The descendants of this remnant have kept up the original settlement to this day with the name of Altenstadt, while the first built street of the present thriving town of Feldkirch still retains its appellation of the Neustadt.

It seemed a long stretch ere we again came upon an inhabited spot, but this time there was no mistake. All around were the signs of a prosperous centre, the causeways correctly laid out, new buildings rising on every side, and – I am fain to add – the church dark and closed; in place of the train of worshippers of unsophisticated Altenstadt, one solitary figure in mourning weeds was kneeling in the moonlight at a desk such as we often see placed under a cross against the outer wall of churches in Germany.

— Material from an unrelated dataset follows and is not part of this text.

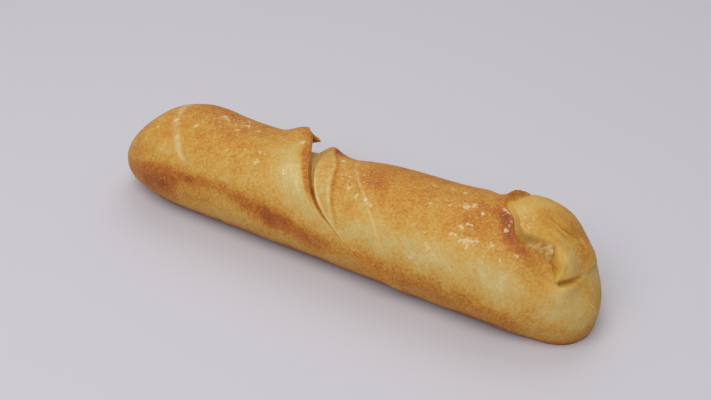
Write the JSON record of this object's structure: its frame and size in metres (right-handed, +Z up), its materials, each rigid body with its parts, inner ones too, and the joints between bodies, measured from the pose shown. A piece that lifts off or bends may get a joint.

Before five next morning I was awakened by the pealing organ and hearty voices of the Feldkirch peasants at Mass in the church just opposite my window. I dressed hastily, and descended to take my place among them. It was a village festival and Mass succeeded Mass at each of the gaily decorated altars, and before them assembled groups in quaint costumes from far and near. 41As each half hour struck, a bell sounded, and a relic was brought round to the high altar rails, all the women in the church going up first, and then all the men, to venerate it.